Data block ▸
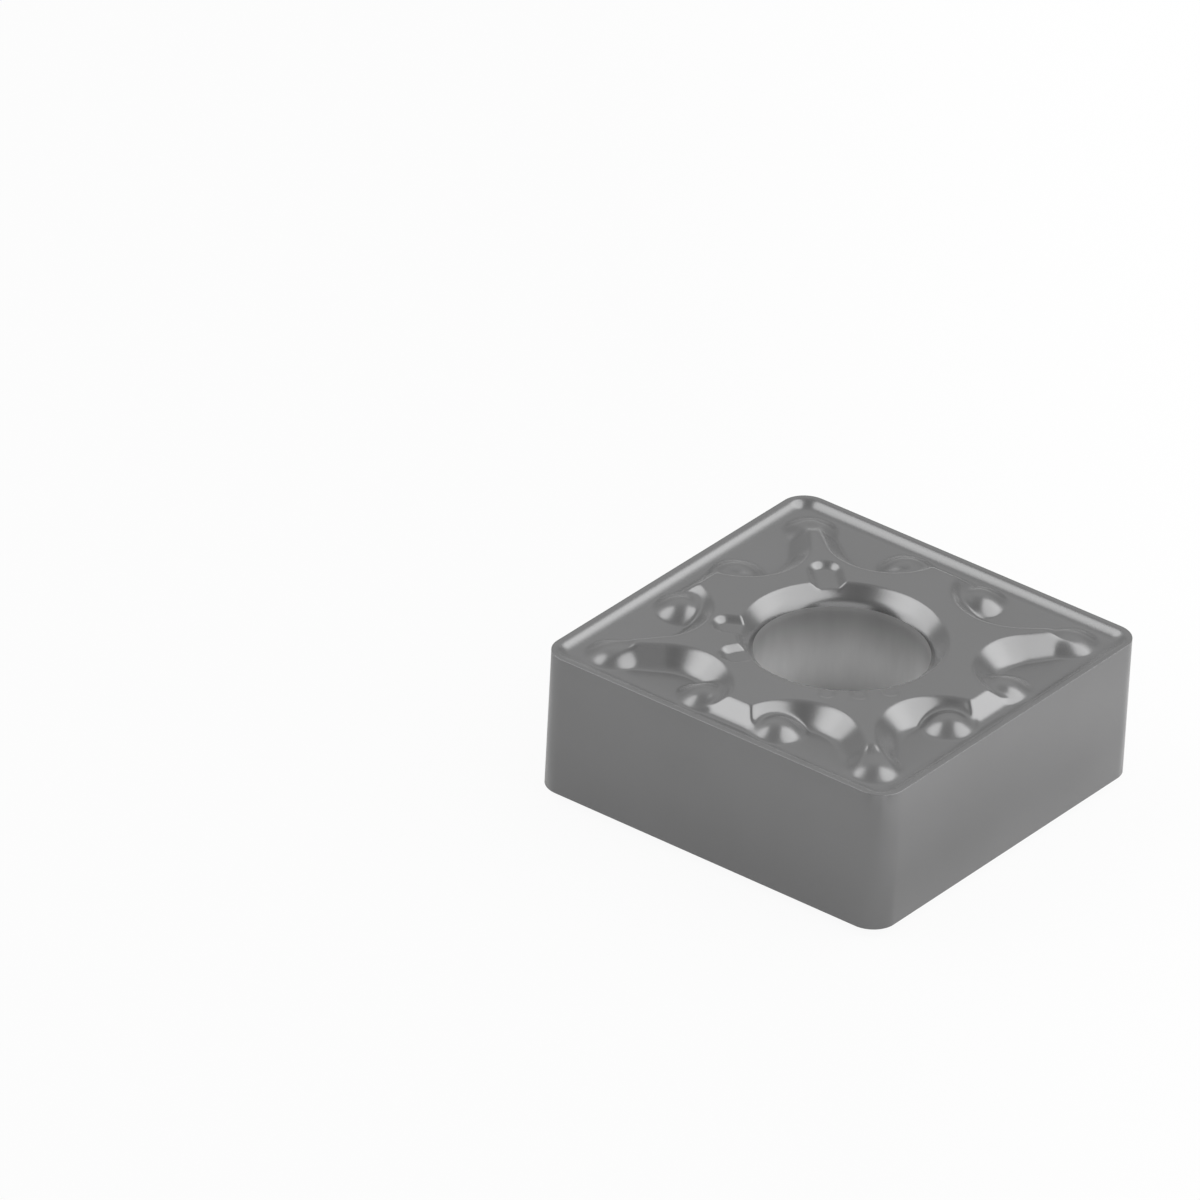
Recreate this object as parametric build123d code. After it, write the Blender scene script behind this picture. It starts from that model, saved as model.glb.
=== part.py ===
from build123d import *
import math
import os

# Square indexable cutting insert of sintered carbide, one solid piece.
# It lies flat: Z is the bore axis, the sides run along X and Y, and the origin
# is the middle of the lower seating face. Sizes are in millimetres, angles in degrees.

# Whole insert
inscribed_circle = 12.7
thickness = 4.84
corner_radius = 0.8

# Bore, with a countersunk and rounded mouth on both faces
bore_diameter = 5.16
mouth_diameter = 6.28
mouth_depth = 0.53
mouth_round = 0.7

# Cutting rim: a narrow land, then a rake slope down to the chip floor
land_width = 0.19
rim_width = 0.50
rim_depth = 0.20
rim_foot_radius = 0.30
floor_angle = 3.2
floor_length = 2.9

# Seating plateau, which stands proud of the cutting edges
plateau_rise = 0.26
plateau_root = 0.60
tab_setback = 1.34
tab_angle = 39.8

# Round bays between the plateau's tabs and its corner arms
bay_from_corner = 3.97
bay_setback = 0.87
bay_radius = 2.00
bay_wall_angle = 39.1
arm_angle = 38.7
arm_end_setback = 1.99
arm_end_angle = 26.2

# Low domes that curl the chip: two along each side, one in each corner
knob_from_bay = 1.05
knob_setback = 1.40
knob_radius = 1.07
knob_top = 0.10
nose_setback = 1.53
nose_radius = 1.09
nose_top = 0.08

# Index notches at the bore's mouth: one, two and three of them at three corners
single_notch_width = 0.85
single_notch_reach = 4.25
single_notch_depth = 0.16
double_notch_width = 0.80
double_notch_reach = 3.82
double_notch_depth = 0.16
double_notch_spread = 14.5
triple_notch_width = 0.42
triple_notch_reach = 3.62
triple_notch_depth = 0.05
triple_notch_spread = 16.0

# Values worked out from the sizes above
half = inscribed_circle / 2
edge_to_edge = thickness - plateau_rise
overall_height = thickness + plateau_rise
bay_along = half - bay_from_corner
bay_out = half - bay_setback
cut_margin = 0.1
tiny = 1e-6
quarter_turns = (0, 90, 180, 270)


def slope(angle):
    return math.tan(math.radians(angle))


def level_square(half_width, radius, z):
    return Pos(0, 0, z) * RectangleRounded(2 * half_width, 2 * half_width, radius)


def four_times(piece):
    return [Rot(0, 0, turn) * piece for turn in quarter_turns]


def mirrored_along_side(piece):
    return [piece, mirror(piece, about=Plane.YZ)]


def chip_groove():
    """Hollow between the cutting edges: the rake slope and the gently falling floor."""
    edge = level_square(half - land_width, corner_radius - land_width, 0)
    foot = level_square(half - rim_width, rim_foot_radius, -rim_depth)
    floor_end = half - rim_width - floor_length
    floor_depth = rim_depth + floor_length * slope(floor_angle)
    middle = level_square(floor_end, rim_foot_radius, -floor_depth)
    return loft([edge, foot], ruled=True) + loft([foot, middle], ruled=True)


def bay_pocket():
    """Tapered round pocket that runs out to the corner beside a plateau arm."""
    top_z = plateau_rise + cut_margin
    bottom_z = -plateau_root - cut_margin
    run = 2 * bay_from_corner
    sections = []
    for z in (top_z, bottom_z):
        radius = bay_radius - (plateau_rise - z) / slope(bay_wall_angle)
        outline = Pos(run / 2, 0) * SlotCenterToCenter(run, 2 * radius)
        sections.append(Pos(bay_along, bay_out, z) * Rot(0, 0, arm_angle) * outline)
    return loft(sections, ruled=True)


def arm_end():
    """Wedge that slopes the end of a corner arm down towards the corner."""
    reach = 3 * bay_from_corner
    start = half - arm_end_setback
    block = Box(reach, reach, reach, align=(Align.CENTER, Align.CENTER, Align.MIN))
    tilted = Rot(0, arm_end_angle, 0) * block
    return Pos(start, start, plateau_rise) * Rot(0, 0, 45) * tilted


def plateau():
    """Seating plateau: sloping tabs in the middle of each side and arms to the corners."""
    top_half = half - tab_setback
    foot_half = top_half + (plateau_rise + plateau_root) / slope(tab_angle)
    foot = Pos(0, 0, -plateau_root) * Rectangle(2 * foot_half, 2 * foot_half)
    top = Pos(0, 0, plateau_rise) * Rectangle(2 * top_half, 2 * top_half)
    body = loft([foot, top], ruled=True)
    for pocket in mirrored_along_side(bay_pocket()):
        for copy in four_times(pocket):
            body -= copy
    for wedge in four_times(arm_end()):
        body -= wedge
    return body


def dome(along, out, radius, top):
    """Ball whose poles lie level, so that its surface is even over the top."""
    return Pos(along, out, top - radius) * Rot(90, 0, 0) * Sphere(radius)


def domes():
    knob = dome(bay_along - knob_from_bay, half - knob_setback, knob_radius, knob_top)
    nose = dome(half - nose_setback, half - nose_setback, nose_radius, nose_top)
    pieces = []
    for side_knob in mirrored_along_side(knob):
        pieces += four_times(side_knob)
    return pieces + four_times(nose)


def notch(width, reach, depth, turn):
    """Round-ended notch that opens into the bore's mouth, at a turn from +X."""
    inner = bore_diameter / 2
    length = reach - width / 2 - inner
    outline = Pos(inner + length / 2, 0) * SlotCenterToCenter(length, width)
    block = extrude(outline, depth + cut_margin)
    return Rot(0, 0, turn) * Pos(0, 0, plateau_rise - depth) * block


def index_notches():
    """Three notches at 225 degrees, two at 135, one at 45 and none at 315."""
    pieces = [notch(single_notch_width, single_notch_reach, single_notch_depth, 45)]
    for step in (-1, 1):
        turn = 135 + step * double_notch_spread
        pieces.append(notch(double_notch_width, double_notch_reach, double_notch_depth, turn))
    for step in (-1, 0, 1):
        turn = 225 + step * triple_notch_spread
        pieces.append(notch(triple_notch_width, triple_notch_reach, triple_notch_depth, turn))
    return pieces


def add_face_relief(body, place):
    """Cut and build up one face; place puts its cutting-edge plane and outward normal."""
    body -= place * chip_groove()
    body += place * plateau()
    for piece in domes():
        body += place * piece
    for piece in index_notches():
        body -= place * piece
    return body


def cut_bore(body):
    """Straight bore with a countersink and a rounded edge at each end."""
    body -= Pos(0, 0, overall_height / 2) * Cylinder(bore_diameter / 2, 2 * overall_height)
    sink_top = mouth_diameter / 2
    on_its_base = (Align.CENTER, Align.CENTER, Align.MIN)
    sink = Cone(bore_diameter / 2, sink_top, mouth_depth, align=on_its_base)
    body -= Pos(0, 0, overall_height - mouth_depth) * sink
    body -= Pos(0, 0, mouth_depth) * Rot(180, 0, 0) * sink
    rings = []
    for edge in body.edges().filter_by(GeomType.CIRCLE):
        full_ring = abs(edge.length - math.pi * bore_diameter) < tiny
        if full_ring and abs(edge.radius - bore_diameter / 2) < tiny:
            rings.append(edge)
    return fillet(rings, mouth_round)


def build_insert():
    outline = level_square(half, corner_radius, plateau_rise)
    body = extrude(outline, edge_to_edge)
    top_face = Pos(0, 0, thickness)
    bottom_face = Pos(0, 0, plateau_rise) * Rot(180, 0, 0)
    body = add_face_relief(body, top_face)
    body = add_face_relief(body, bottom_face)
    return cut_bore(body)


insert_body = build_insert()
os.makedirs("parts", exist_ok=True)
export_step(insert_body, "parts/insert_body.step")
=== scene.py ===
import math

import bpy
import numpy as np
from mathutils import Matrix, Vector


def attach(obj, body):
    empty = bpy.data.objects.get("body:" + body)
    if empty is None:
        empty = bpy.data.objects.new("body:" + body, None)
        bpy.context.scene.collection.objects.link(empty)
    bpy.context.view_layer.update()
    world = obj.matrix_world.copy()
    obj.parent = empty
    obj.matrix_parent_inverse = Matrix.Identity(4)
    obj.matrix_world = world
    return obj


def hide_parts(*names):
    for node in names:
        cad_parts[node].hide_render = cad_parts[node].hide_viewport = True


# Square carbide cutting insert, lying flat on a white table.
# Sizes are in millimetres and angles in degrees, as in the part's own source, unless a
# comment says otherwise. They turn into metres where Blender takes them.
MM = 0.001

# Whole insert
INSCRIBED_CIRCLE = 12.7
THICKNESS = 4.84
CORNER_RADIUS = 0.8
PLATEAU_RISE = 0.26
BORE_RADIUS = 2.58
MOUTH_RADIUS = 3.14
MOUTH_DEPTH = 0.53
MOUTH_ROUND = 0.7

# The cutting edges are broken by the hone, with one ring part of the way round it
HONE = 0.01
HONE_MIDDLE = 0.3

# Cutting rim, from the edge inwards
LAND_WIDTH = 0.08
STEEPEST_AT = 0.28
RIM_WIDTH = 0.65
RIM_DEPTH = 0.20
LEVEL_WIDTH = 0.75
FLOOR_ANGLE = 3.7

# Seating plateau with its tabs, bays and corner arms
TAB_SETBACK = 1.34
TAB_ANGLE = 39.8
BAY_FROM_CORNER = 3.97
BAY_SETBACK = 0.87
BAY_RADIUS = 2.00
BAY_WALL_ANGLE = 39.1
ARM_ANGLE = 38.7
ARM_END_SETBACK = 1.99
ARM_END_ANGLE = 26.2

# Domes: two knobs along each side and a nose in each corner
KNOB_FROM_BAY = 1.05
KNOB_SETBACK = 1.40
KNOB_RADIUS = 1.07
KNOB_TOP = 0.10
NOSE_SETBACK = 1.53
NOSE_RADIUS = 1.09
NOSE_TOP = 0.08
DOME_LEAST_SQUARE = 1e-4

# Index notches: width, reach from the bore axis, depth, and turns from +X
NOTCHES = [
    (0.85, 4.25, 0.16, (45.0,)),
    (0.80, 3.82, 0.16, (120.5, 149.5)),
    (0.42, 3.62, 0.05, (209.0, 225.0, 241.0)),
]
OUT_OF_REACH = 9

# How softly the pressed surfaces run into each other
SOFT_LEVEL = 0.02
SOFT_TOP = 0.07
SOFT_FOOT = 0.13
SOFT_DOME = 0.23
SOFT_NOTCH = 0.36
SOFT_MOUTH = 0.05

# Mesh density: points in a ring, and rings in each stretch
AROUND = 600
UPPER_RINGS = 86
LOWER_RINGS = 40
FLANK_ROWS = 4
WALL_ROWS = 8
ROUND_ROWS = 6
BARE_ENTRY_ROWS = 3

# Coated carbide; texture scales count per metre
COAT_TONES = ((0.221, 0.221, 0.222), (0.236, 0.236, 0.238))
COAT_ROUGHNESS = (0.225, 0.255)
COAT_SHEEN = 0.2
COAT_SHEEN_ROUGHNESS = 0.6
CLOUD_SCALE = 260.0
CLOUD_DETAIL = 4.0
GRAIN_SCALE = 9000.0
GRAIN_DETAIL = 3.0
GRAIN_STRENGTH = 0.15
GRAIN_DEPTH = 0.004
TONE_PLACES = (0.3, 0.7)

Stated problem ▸
Copy out precisely the lines from the line with "insert_body = build_insert()" to the line with "HONE_MIDDLE = 0.3" in the material above, including those two lines and omitting all the rest.

Task response ▸
insert_body = build_insert()
os.makedirs("parts", exist_ok=True)
export_step(insert_body, "parts/insert_body.step")
=== scene.py ===
import math

import bpy
import numpy as np
from mathutils import Matrix, Vector


def attach(obj, body):
    empty = bpy.data.objects.get("body:" + body)
    if empty is None:
        empty = bpy.data.objects.new("body:" + body, None)
        bpy.context.scene.collection.objects.link(empty)
    bpy.context.view_layer.update()
    world = obj.matrix_world.copy()
    obj.parent = empty
    obj.matrix_parent_inverse = Matrix.Identity(4)
    obj.matrix_world = world
    return obj


def hide_parts(*names):
    for node in names:
        cad_parts[node].hide_render = cad_parts[node].hide_viewport = True


# Square carbide cutting insert, lying flat on a white table.
# Sizes are in millimetres and angles in degrees, as in the part's own source, unless a
# comment says otherwise. They turn into metres where Blender takes them.
MM = 0.001

# Whole insert
INSCRIBED_CIRCLE = 12.7
THICKNESS = 4.84
CORNER_RADIUS = 0.8
PLATEAU_RISE = 0.26
BORE_RADIUS = 2.58
MOUTH_RADIUS = 3.14
MOUTH_DEPTH = 0.53
MOUTH_ROUND = 0.7

# The cutting edges are broken by the hone, with one ring part of the way round it
HONE = 0.01
HONE_MIDDLE = 0.3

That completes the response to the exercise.